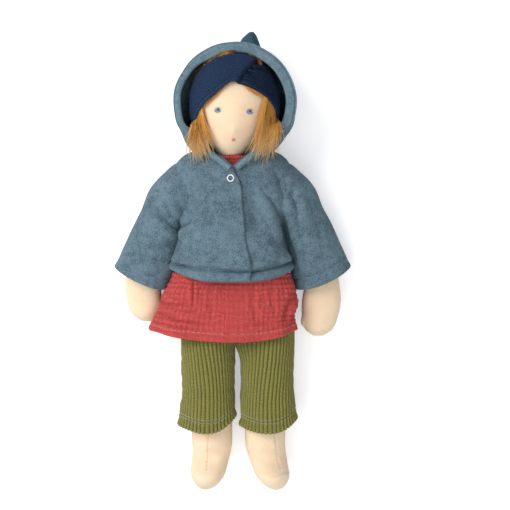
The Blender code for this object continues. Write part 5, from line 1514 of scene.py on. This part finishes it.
right_tuft = tuft("tuft_right_side", ((-26.0, 131.0), (-23.4, 121), (-21.6, 111), (-19.6, 101), (-18.6, 91.0)),
                  ((-32.5, 120), (-33.8, 113), (-34.6, 104), (-34.4, 96), (-31.0, 85.0)), 26, 24, 101, tone=0.66)
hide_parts("hair_right")
left_tuft = tuft("tuft_left_side", ((29.5, 139.5), (27.3, 131), (24.3, 119), (22.3, 107), (18.3, 95), (15.0, 87.0)),
                 ((36.5, 128), (38.5, 119), (38.0, 109), (35.0, 99), (32.2, 86.0)), 28, 24, 102, tone=0.80)
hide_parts("hair_left")
wisps = tuft("wisps", ((34, 121), (38, 117), (42, 115.6)), ((33, 116), (39, 109), (43.5, 104)), 5, 9, 103,
             0.0040, (0.8, 1), 0.0015, 0.8)

chance = np.random.default_rng(104)
share = np.linspace(0, 1, POINTS)
paths, tones = [], []
# From and to in degrees round the head, number of strands, and how far they hang below the band
FRINGE = ((4, 46, 150, 0.0036), (38, 70, 90, 0.0050), (-6, -52, 90, 0.0022), (-46, -78, 70, 0.0034))
for start, end, count, wide in FRINGE:
    for _ in range(count):
        first = start + (end - start) * chance.uniform(0, 0.72)
        turns = first + (end - start) * chance.uniform(0.22, 0.36) * share
        lower = chance.uniform(-0.4, 1.0) * wide * (0.25 + 0.75 * share) * np.clip(np.abs(turns - start) / 20, 0.25, 1)
        paths.append(edge_place(turns, lower - 0.0006, 0.0009 + chance.uniform(0, 0.0008)))
        tones.append(np.clip(0.72 + chance.normal() * 0.2, 0, 1))
fringe = strands("fringe", paths, 0.00016, tones)

paths, tones = [], []
for lock in range(46):
    first, shade = chance.uniform(-78, 38), np.clip(0.25 + chance.normal() * 0.28, 0, 1)
    drift = chance.uniform(-14, 14)
    for _ in range(9):
        turns = np.radians(first + chance.normal() * 1.6 + drift * share)
        rise = 0.0135 + (0.0210 + chance.uniform(-0.004, 0.002)) * share
        out = 0.0014 + 0.0034 * np.sin(np.pi * (0.1 + 0.65 * share)) + chance.uniform(0, 0.0012)
        paths.append(round_head(turns, rise, out))
        tones.append(np.clip(shade + chance.normal() * 0.1, 0, 1))
crown = strands("crown_hair", paths, 0.00022, tones)
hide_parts("hair_top")

paths, tones = [], []
for lock in range(60):
    first = chance.uniform(95, 265)
    shade = np.clip(0.45 + chance.normal() * 0.2, 0, 1)
    for _ in range(8):
        turns = np.radians(first + chance.normal() * 1.8 + chance.normal() * 2 * share)
        lower = -0.0030 + (0.0170 + chance.uniform(-0.002, 0.004)) * share
        degrees = np.degrees(turns) - 360 * (turns > math.pi)
        paths.append(edge_place(degrees, lower, 0.0012 + 0.0012 * np.sin(np.pi * share)))
        tones.append(np.clip(shade + chance.normal() * 0.12, 0, 1))
nape = strands("nape_hair", paths, 0.00024, tones)
hair = (left_tuft, right_tuft, wisps, fringe, crown, nape)
print("hair:", sum(len(piece.data.vertices) for piece in hair) // (POINTS * 4), "strands")

# %% [markdown]
# ## Under the clothes, and the snap
#
# The jersey body and its tied neck are hidden at rest but show when the jacket opens or
# the head nods. The snap's white ring sits on the upper front, its socket inside it, and
# its stud on the lower front.

# %% Body, neck and snap
y, angle = round_grid(np.linspace(NECK_Y, NECK_Y - TORSO_LENGTH, 90), 120)
torso = worn(stuffed("visible_torso", body(y, angle, 0.0), jersey_skin), "torso", "torso", slot="jersey_skin")

NECK_RADIUS = 0.0090
TIED_Y = 0.0870  # where the string is tied
y, angle = round_grid(np.linspace(0.0700, 0.1000, 40), 60)
gathers = 0.0003 * np.sin(14 * angle) * hill(y - TIED_Y, 0.003)
radius = NECK_RADIUS - 0.0002 - 0.0004 * hill(y - TIED_Y, 0.0012) + gathers
rings = np.stack([HEAD.x + radius * np.cos(angle), y, HEAD.z + radius * np.sin(angle)], -1)
worn(stuffed("visible_neck", rings, jersey_skin), "neck", "neck_core")
turn = np.linspace(0, 2 * math.pi * 3, 150)
wound = np.stack([HEAD.x + 0.0092 * np.cos(turn), 0.0858 + 0.0011 * turn / 6.283, HEAD.z + 0.0092 * np.sin(turn)], -1)
worn(threads("tied_string", [wound], 0.00052, string_white, 8), "neck", "neck_string")

SNAP = (-0.0011, 0.0705, 0.0674)
# Each piece is turned about the upright: name, body, node, and (radius, height) places in mm
SNAP_PIECES = (
    ("snap_ring", "right_front", "snap_cap_ring",
     ((2.10, -0.6), (2.10, 0.3), (2.18, 0.65), (2.36, 0.85), (2.60, 0.92), (2.84, 0.85), (3.02, 0.65), (3.10, 0.3),
      (3.10, -0.6), (2.9, -0.9), (2.3, -0.9), (2.10, -0.6))),
    ("snap_socket_ring", "right_front", "snap_socket",
     ((1.25, -2.6), (1.25, -3.6), (1.5, -3.9), (2.0, -3.9), (2.3, -3.6), (2.3, -2.6))),
    ("snap_post", "torso", "snap_stud",
     ((0.05, -1.5), (0.6, -1.5), (1.0, -1.8), (1.05, -2.2), (0.85, -2.6), (0.9, -3.0), (2.3, -3.1), (2.4, -3.5),
      (0.05, -3.5))))
for name, carrier, node_name, profile in SNAP_PIECES:
    rows, angle = np.array(profile) / 1000, np.linspace(0, 2 * math.pi, 48, endpoint=False)
    rings = np.stack([SNAP[0] + rows[:, :1] * np.cos(angle), SNAP[1] + rows[:, :1] * np.sin(angle),
                      SNAP[2] + rows[:, 1:] + 0 * angle], axis=-1)
    worn(stuffed(name, rings, snap_white), carrier, node_name, slot="snap_white")
print("body, neck and snap")
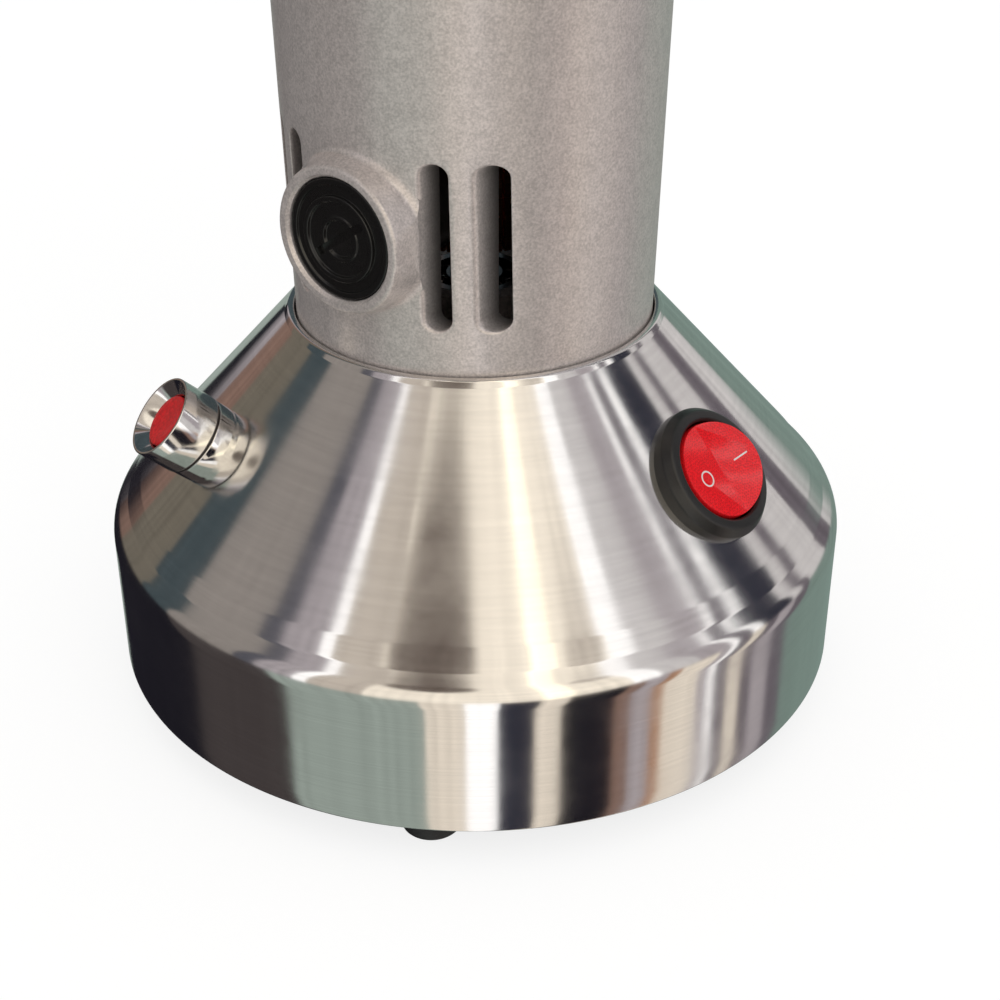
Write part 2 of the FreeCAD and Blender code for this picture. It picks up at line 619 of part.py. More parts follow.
# Levels and places that follow from the sizes
FOOT_CIRCLE = "(base_radius - foot_inset)"
NECK = "(foot_height + base_height)"
NECK_RADIUS = "(housing_radius + neck_gap)"
SLOPE = "((base_height - shoulder_height) / (base_radius - %s))" % NECK_RADIUS
SLOPE_ANGLE = "atan(%s)" % SLOPE
FRAME_TOP = "(%s - spigot_depth)" % NECK
PLATE_TOP = "(foot_height + plate_sheet)"
BRUSH = "(%s + brush_height)" % NECK
STATOR = "(%s + stator_start)" % NECK
STATOR_TOP = "(%s + stator_height)" % STATOR
HOUSING_TOP = "(%s + housing_height)" % NECK
HEAD = "(%s + bearing_plate_thickness)" % HOUSING_TOP
RIM = "(%s + chamber_height)" % HEAD
BLADES = "(%s + blade_start)" % HEAD
CARRIER = "(%s + blade_height)" % BLADES
LOWER_DISC = "(%s + carrier_thickness)" % CARRIER
UPPER_DISC = "(%s + disc_thickness + grinding_gap)" % LOWER_DISC
HOLDER = "(%s + disc_thickness)" % UPPER_DISC
HOLDER_TOP = "(%s + collar_rise)" % RIM
SHOULDER = "(%s + ring_lift - shoulder_gap)" % RIM
WEB_TOP = "(%s + ring_lift + ring_web)" % RIM
HOPPER = HOLDER_TOP
THROAT_TOP = "(%s + hopper_throat_height)" % HOPPER
CONE_TOP = "(%s + hopper_cone_height)" % THROAT_TOP
HOPPER_RIM = "(%s + hopper_wall_height)" % CONE_TOP
LOWER_BEARING = "(%s + bracket_thickness)" % FRAME_TOP
UPPER_BEARING = "(%s - upper_bearing_width)" % HEAD
SHAFT_TOP = "(%s + feed_height + nut_height - nut_cover)" % LOWER_DISC
TAPER = "tan(housing_taper)"


def on_cone(angle):
    """Placement of a control: Z is the cone's outward normal and Y runs up the cone."""
    return around(angle, at(y="-(%s + control_run * cos(%s))" % (NECK_RADIUS, SLOPE_ANGLE),
                            z="%s - control_run * sin(%s)" % (NECK, SLOPE_ANGLE),
                            axis="1;0;0", angle=SLOPE_ANGLE))


def screws(name, radius, head_radius, head_height, grip, places):
    """Socket screws that hang down from the underside of their heads."""
    parts = []
    for i, place in enumerate(places):
        shank = cylinder("%s_shank_%d" % (name, i + 1), radius, grip, at(z="-(%s)" % grip))
        head = cylinder("%s_head_%d" % (name, i + 1), head_radius, head_height)
        drive = prism("%s_drive_%d" % (name, i + 1), 6, "(%s) * 0.5" % head_radius, "slot_depth",
                      at(z="(%s) - slot_depth" % head_height))
        screw = cut("%s_%d" % (name, i + 1), fuse("%s_blank_%d" % (name, i + 1), [shank, head]), [drive])
        parts.append(put(screw, place))
    return node(group(name, parts), name)


# Base shell
shell_outline = [
    ("base_radius", "foot_height"),
    ("base_radius", "foot_height + shoulder_height"),
    (NECK_RADIUS + " + lip_width", "%s - lip_width * %s" % (NECK, SLOPE)),
    (NECK_RADIUS, "%s - lip_width * %s + lip_rise" % (NECK, SLOPE)),
    (NECK_RADIUS, "%s - shell_sheet / cos(%s) - lip_rise" % (NECK, SLOPE_ANGLE)),
    ("base_radius - shell_sheet",
     "foot_height + shoulder_height + shell_sheet * (%s - 1 / cos(%s))" % (SLOPE, SLOPE_ANGLE)),
    ("base_radius - shell_sheet", "foot_height"),
]
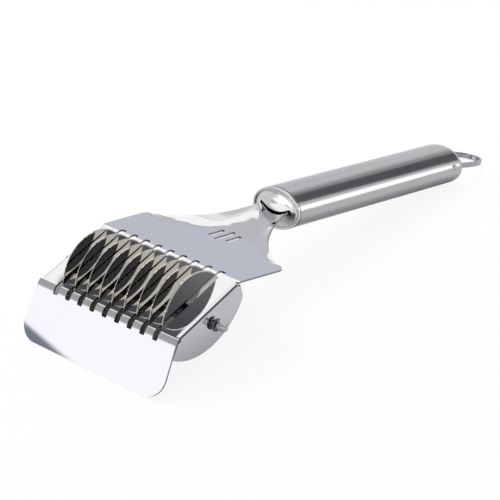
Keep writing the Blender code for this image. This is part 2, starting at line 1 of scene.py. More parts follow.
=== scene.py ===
# %% [markdown]
# # A hand-held roller cutter for noodles
#
# The real tool is made of stainless sheet and tube. A slotted frame, folded from one sheet,
# carries a roller of nine disc blades. The frame's neck goes into the capped end of an oval
# tube handle, and a bent strip at the far end is there to hang it by. Here it lies on its back.
#
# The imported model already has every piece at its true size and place. This lesson keeps those
# sizes and builds each piece again with finer curves, eased edges and worked steel finishes.
# Lengths are in metres.

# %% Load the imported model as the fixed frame
import math

import bmesh
import bpy
from mathutils import Matrix, Vector
from mathutils.geometry import interpolate_bezier


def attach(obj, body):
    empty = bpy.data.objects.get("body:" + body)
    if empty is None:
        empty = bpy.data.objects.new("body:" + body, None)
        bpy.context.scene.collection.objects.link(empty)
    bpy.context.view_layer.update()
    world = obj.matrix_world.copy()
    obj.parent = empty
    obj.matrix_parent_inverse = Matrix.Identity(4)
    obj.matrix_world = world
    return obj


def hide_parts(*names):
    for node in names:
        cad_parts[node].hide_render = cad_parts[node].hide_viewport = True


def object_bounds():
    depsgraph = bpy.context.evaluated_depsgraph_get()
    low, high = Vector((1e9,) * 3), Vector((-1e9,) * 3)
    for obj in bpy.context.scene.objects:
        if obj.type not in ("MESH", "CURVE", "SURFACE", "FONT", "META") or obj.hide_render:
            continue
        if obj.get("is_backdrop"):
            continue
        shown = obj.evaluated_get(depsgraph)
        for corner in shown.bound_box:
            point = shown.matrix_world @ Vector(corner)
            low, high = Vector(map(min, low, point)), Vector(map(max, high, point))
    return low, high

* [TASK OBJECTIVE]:
Set down, without any change, only the lines from the line that holds "Keep writing the" through the line that holds "for node in", both lines included.

* [ANSWER TO THE TASK]:
Keep writing the Blender code for this image. This is part 2, starting at line 1 of scene.py. More parts follow.
=== scene.py ===
# %% [markdown]
# # A hand-held roller cutter for noodles
#
# The real tool is made of stainless sheet and tube. A slotted frame, folded from one sheet,
# carries a roller of nine disc blades. The frame's neck goes into the capped end of an oval
# tube handle, and a bent strip at the far end is there to hang it by. Here it lies on its back.
#
# The imported model already has every piece at its true size and place. This lesson keeps those
# sizes and builds each piece again with finer curves, eased edges and worked steel finishes.
# Lengths are in metres.

# %% Load the imported model as the fixed frame
import math

import bmesh
import bpy
from mathutils import Matrix, Vector
from mathutils.geometry import interpolate_bezier


def attach(obj, body):
    empty = bpy.data.objects.get("body:" + body)
    if empty is None:
        empty = bpy.data.objects.new("body:" + body, None)
        bpy.context.scene.collection.objects.link(empty)
    bpy.context.view_layer.update()
    world = obj.matrix_world.copy()
    obj.parent = empty
    obj.matrix_parent_inverse = Matrix.Identity(4)
    obj.matrix_world = world
    return obj


def hide_parts(*names):
    for node in names:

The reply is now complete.